Cuando atravesé el vestíbulo principal del Edificio Van Loon y subí en el ascensor hasta la planta 62, me embargó el miedo. Al pisar la zona de recepción de Van Loon & Associates identifiqué aquella sensación como el inicio de otro ataque de pánico. Deambulé un rato, fingiendo consultar algo en la parte posterior de un gran sobre marrón que llevaba, un nombre o una dirección. El sobre contenía el bloc amarillo de Van Loon, pero no había nada escrito en él. Miré a la recepcionista, que también me estaba mirando a mí, y cogió uno de los teléfonos. Ahora el corazón me latía a toda velocidad y el dolor en el pecho era casi insoportable. Me di la vuelta y me dirigí a los ascensores.

¿Qué me proponía? ¿Enfrentarme a Van Loon? Pero ¿cómo? ¿Devolviéndole las proyecciones exactamente como las habíamos dejado? ¿Demostrándole que estaba siguiendo un régimen muy estricto a base de hamburguesas con queso y pizza?

Había sido una imprudencia por mi parte el presentarme de aquella manera.
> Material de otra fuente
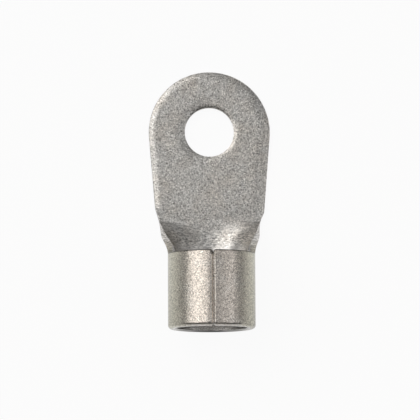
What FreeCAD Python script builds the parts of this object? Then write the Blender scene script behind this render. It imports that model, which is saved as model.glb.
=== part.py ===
import FreeCAD, Part
import math
import os

import Sketcher

# Crimp ring terminal of tinned copper, stamped from one sheet and rolled.
# The ring and tongue lie flat. The same sheet rises through a trough into the
# wire barrel, which is rolled round and closed by a brazed butt seam on top.
# The part lies on the tongue's underside, level with the barrel's lowest line.
# Axes: X across, +Y from the barrel to the ring, +Z up.
# Origin: centre of the stud hole, on the underside of the tongue.

SIZES = {
    # the sheet and the ring
    "stock": 1.0,              # thickness of the sheet
    "ring_diameter": 16.5,     # outside of the ring
    "stud_hole": 6.7,          # clears a 6 mm or quarter inch stud
    # the flat tongue, measured from the hole's centre towards the barrel
    "hole_to_crease": 12.1,    # the flat ends here and the trough begins
    "neck_width": 13.85,       # width of the sheet at the crease
    "corner_step": 0.5,        # how far each tongue corner stands outside the neck
    "left_corner": 1.7,        # from the crease up to the left corner
    "right_corner": 1.15,      # the right corner is trimmed nearer to the crease
    # the trough, where the flat sheet is rolled up into the barrel
    "trough_length": 4.95,     # from the crease to the barrel's free edge
    "trough_wrap": 94.0,       # degrees from the lowest line up to the trough's edge
    # the wire barrel
    "barrel_bore": 9.8,        # inside diameter, for the stripped conductor
    "barrel_length": 10.25,
    "mouth_round": 0.55,       # rounding of the mouth's outer edge
    "mouth_bevel": 0.2,        # bevel of the mouth's inner edge
    "free_edge": 0.12,         # rounding of the barrel's free edge over the trough
    # the brazed butt seam along the top of the barrel
    "seam_lip": 0.25,          # radius of each rolled lip
    "seam_depth": 0.2,         # from the barrel's outside down to the braze
    "seam_braze": 0.1,         # width of the braze between the lips
    "blank_corner": 0.35,      # radius of the sheet's corners at the seam's ends
    # the upper edges that the punches roll over, a gentle curve and then a tight one
    "roll_slope": 31.0,        # degrees, where the gentle curve hands over to the tight one
    "outline_roll": 1.6,       # radius of the gentle curve round the ring and the tongue
    "outline_edge": 0.12,      # radius of the tight curve below it
    "hole_roll": 1.1,          # radius of the gentle curve round the stud hole
    "neck_edge": 0.12,         # rounding of the trimmed corners below the tongue
    "under_round": 0.15,
}

# Sections of the trough between the crease and the barrel. Each gives its
# share of the trough's length, then the share of the wrap that the sheet's
# edge has reached there, then the share of the sheet's widening.
TROUGH_SECTIONS = [
    (0.04, 0.020, -0.025),
    (0.12, 0.090, -0.075),
    (0.25, 0.205, -0.110),
    (0.40, 0.370, -0.050),
    (0.55, 0.580, 0.145),
    (0.70, 0.775, 0.420),
    (0.85, 0.910, 0.705),
]

# Lengths that several features share, as formulas on the sheet's cells.
OUTER_RADIUS = "(Sizes.barrel_bore / 2 + Sizes.stock)"
MEAN_RADIUS = "((Sizes.barrel_bore + Sizes.stock) / 2)"
BARREL_START = "(Sizes.hole_to_crease + Sizes.trough_length)"
BARREL_END = "(Sizes.hole_to_crease + Sizes.trough_length + Sizes.barrel_length)"

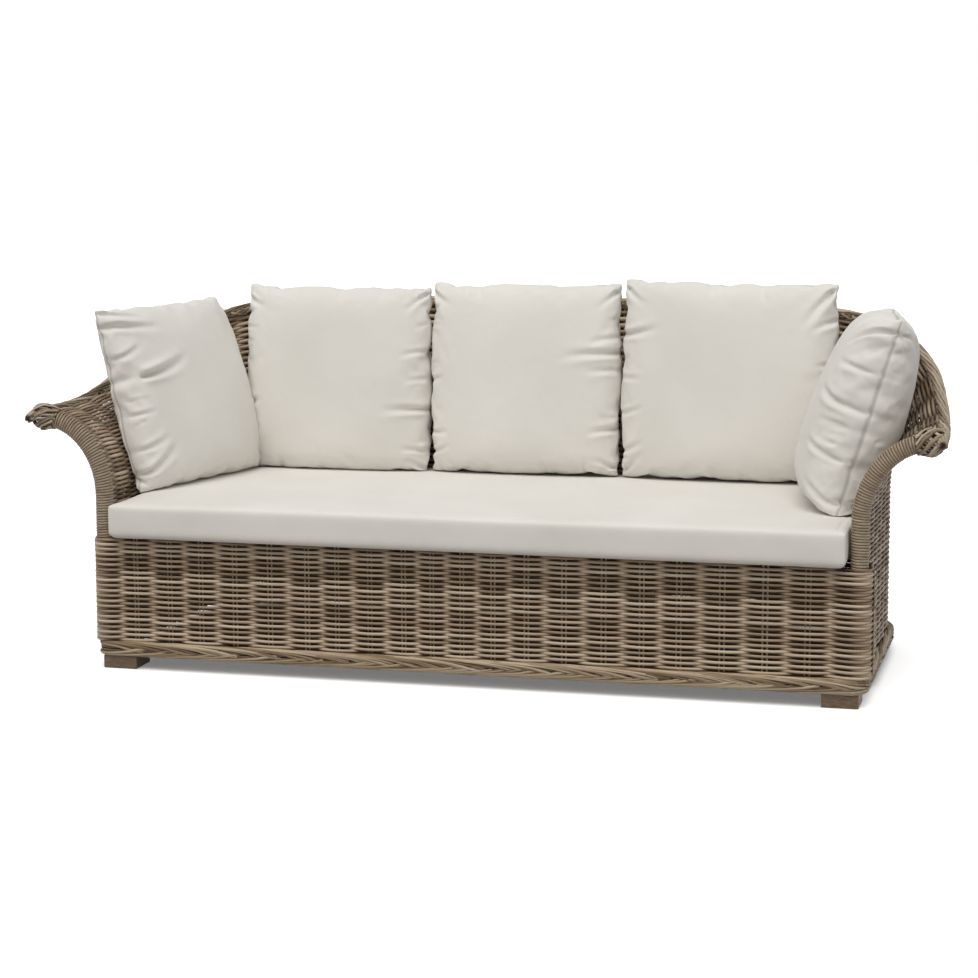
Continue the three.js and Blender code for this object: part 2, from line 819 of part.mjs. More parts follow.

Obviamente, no estaba en mis cabales.

Al final se abrieron las puertas, pero el alivio que me procuraba el poder escapar de la recepción duró poco, porque ahora tenía que enfrentarme al ascensor, cuyo interior, con sus paneles de acero reflectantes, su calefacción y su incesante rumor parecían diseñados para inducir y alimentar episodios de pánico. Era un entorno físico que parecía imitar los síntomas de la ansiedad, la sensación de hundimiento, las incontrolables sacudidas en el estómago y la omnipresente amenaza de las náuseas.

Cerré los ojos, pero no pude evitar visualizar el oscuro hueco del ascensor encima y debajo de mí. No podía evitar imaginarme los gruesos cables de acero quebrándose mientras la caja y los contrapesos aceleraban rápidamente en direcciones opuestas y la consiguiente caída libre hasta el primer piso.

Sin embargo, el ascensor se detuvo con suavidad a los pies de aquel tubo de cemento y la puerta se abrió lentamente. Para mi sorpresa, allí estaba Ginny Van Loon.

– ¡Señor Spinola! -Al no hallar una respuesta inmediata, Ginny dio un paso al frente e hizo ademán de cogerme del brazo-. ¿Se encuentra bien? -Salí del ascensor y entré con ella en el vestíbulo, que estaba atestado y me resultaba casi tan aterrador como el ascensor, aunque por otros motivos. Estaba bañado en sudor frío y reaparecieron los temblores-. Dios mío, señor Spinola, tiene usted un aspecto… -dijo ella.

– ¿… de mierda?

– Bueno -repuso al momento-, sí.

Cruzamos el vestíbulo y nos detuvimos junto a un gran ventanal cobrizo que daba a la Calle 48.

– ¿Qué… qué le ocurre? ¿Qué ha pasado?

Me concentré en Ginny y vi que su preocupación era real. Todavía se aferraba a mi brazo y, por alguna razón, aquello me hacía sentir un poco mejor. Cuando me di cuenta de eso, se produjo un efecto atenuador y conseguí calmarme bastante.

– Estaba… en la planta 62 -dije-, pero no…

– No ha aguantado la presión, ¿verdad? Sabía que no era usted uno de esos hombres de negocios de papá. Da igual. No son más que una partida de autómatas.

– Creo que he sufrido un ataque de pánico.

– Bien hecho. Quien no sufra un ataque de pánico ahí arriba tiene un problema muy grave.

Ginny iba enfundada en unos vaqueros negros y un jersey a juego, y llevaba una pequeña cartera de piel.

– ¿Cómo se encuentra ahora?

Respiré hondo unas cuantas veces y me llevé la mano al pecho.